Le recruteur transforme tout individu en force de travail, toute personnalité en type, tout visage en mains-outils — ce que Hochhäusler nous montre lors d’un plan séquence sur une photographie d’employées, la caméra balayant lentement leurs visages de gauche à droite avant de n’en filmer que les mains-outils dans un mouvement inverse. Il ne cesse de sommer le candidat de répondre à toute une série d’interrogations qui assignent. Le candidat ne peut réfléchir : il faut réagir et faire voir ce que l’on est. C’est l’animal dressé que le recruteur veut voir, celui qui a substitué l’instinct de l’animal social à l’instinct de l’animal sauvage. Si le recruteur veut voir l’animal dressé, c’est que lui-même fut dressé, autrefois, avant de pouvoir devenir dresseur. Il contemple un instant le fauve qu’il fut autrefois, avant d’en rire par les nouveaux pouvoirs qui lui furent conférés suite à la soumission au cercle de la domination. Par une remarquable récapitulation du trajet de la soumission, un recruteur débordera de jouissance lorsqu’il pourra annoncer à Armin, alors pris dans les gestes triviaux du quotidien — faire les courses au supermarché —, que c’est lui-même qui l’a rejeté : « Je me reconnais en toi, j’étais comme ça avant — rêveur, et maintenant… » Les représentants de l’ordre social poursuivent l’individu jusque dans les plus menus gestes du quotidien. Hochhäusler nous fait entendre toute la violence de l’exclusion sociale sous les soupirs contenus et les ricanements plus ou moins francs des recruteurs, de la société qui se défend contre tout ce qui ne lui ressemble pas, contre tout ce en quoi elle ne croit pas. Il nous fait entendre toute la jouissance des dominés devenus dominants, tout le devenir-sadique de la société, de cette réalité sociale à laquelle il est bon de croire pour espérer obtenir une place. Armin n’en joue pas le jeu, et le recruteur appelle cela « indétermination », « rêverie », puisqu’il ne connait d’autre détermination que celle de la conformité à une réalité sociale, en effet.
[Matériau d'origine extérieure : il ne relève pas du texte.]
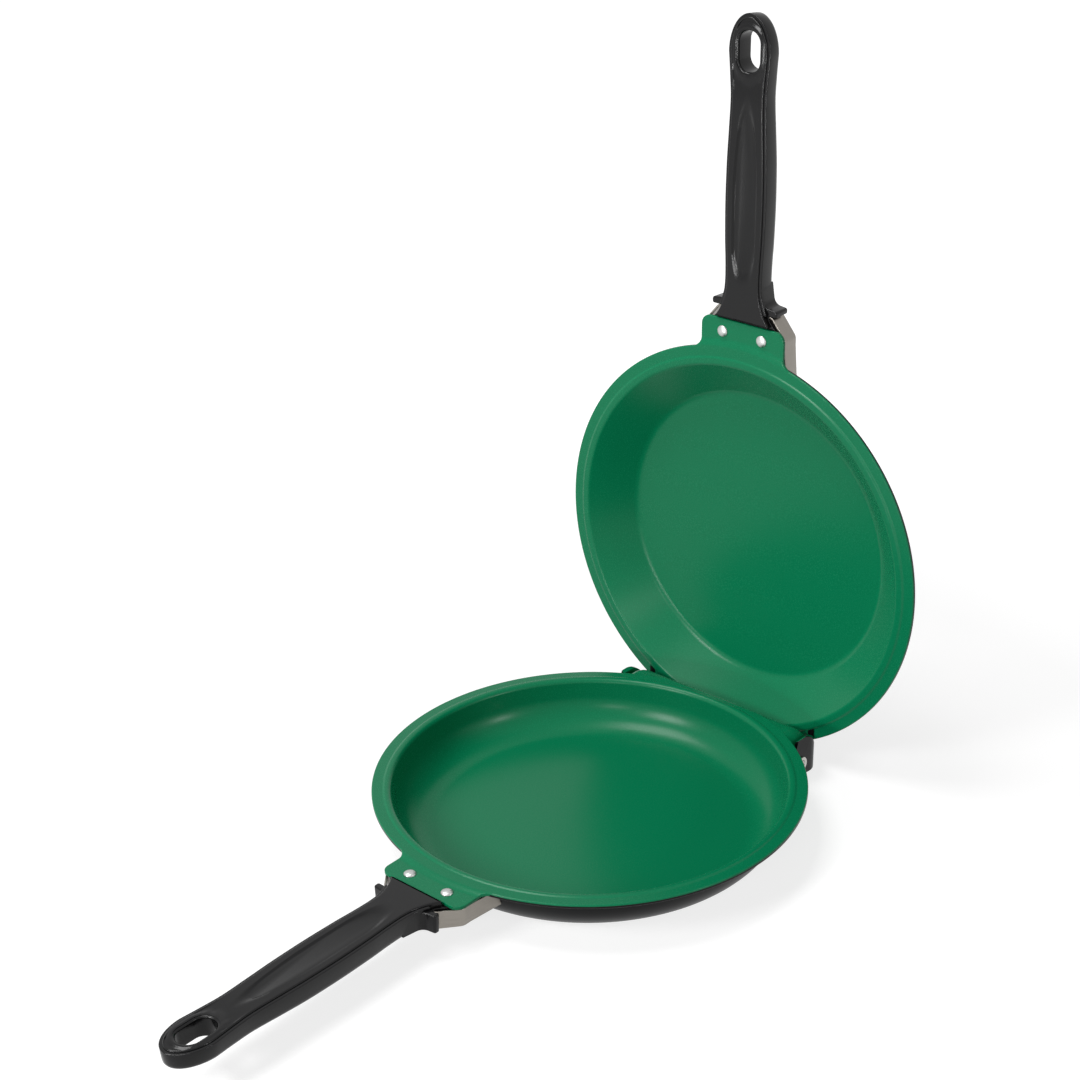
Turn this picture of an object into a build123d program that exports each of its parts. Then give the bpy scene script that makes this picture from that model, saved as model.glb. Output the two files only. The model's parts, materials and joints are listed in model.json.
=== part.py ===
"""Double sided flip pan: two round griddle pans hinged at the back, a riveted handle on each.

The lower pan stands on its flat base and the upper pan is swung open. Millimetres, +Z up, the
hinge to +Y, the handles to -Y, and the origin in the middle of the lower pan's base.
Each half is drawn in a frame of its own: its z = 0 plane is the plane where the two halves
meet, and the pan's body lies below it.
"""
import os
from dataclasses import dataclass
from math import radians, sin, sqrt, tan

from build123d import *

os.makedirs("parts", exist_ok=True)

# Pans
rim_radius = 125.0
sheet = 2.5
flange_width = 11.2
mouth_rounding = 2.5
bead_width = 3.7
bead_height = 0.6
rim_edge_rounding = 0.8
cove_radius = 5.5
lower_depth = 28.5
lower_wall_slope = 80.0
lower_corner = 22.0
upper_depth = 21.5
upper_wall_slope = 43.0
upper_corner = 8.0

# Hinge
mating_gap = 0.4
open_angle = 91.0
pivot_inset = 11.0
hinge_drop = 19.0
ear_sheet = 2.0
lower_ear_face = 64.9
lower_bend = 10.0
apron_sweep = 78.0
hinge_washer = 0.5
hinge_play = 0.05
upper_bend = 12.5
upper_lobe = 17.0
upper_lobe_start = 170.0
upper_lobe_arc = 75.0
upper_foot_arc = 100.0
ear_root_inset = 6.8
ear_rounding = 3.0
upper_lug_inset = 1.5
hinge_root_inset = 8.0
rim_clearance = 0.6
hinge_shank = 5.5
hinge_head = 9.5
hinge_head_height = 1.6
hinge_head_recess = 4.6
hinge_inner_washer = 11.0
running_fit = 0.08
press_fit_gap = 0.02

# Front lugs and their rivets
lug_half_width = 29.5
lug_length = 16.0
lug_corner = 6.0
lug_flare = 5.0
lug_sheet = 2.0
lug_drop = 1.8
rivet_spacing = 27.5
rivet_inset = 7.5
rivet_shank = 4.5
rivet_head = 6.8
rivet_head_height = 1.6
rivet_hole_gap = 0.1
rivet_washer = 9.0
rivet_washer_height = 0.8
rivet_tail = 7.4
rivet_tail_height = 1.3

# Handles
handle_face_drop = 0.4
handle_rim_drop = 0.9
handle_rebate = 1.8
handle_thickness = 15.0
handle_taper = 4.0
handle_underside_rounding = 5.0
handle_length = 181.0
root_half_width = 20.4
neck_half_width = 12.8
belly_half_width = 14.1
waist_half_width = 12.0
tip_half_width = 13.3
neck_length = 15.0
waist_inset = 52.0
shoulder_inset = 28.0
neck_turn = 30.0
waist_turn = 60.0
tip_flat = 0.2
hang_hole_width = 16.0
hang_hole_length = 25.0
hang_hole_inset = 24.5
lens_half_width = 7.5
lens_depth = 1.2
lens_taper = 35.0
collar_gap = 7.5
collar_half_width = 24.5
collar_wing = 4.0
collar_length = 20.0
collar_waist_inset = 1.0
collar_drop = 3.0
collar_thickness = 11.5
collar_flare = 8.0
collar_edge = 1.5
collar_sweep = 5.0
collar_turn = 3.0
tongue_half_width = 20.3
tongue_margin = 6.0
tongue_thickness = 4.0
lug_edge_gap = 0.3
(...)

C’est là que les errances d’Armin laissent place à d’étranges cauchemars. Il répondra au dressage d’une certaine réalité effective de type social par le masochisme. Armin avait repéré une série d’écritures dans les toilettes publiques d’une aire d’autoroute. Nous y lisons l’appel de n’importe qui à n’importe qui, de corps à d’autres corps : « que X appelle ce numéro pour un rapport Y » (il s’agit bien entendu, souvent, d’affaires sexuelles). Cet appel — en tant que doublement indéterminé (« de n’importe qui à n’importe qui ») — s’oppose à l’assignation permanente par les multiples figures du contrôle social. Les rêves d’Armin s’empareront de ces traces matérielles à l’adresse de n’importe qui, lui qui ne parvient à être un « quelqu’un » dans la réalité sociale. S’y fantasmeront des motards — habillés de cuirs noirs et casqués (le « X » est préservé, le refus de l’assignation des corps à des identités) — avec lesquels Armin aura un rapport de soumission heureuse. Comme s’il s’était choisi lui-même, dans le cinéma intérieur d’un cauchemar qui soit aussi un rêve, la soumission qu’il contrôle, met en scène, et dont il peut dès lors jouir — court-circuit du dominé et du dominant dans la dialectique de soumission, et non plus chemin de la soumission des dominés devenant dominants.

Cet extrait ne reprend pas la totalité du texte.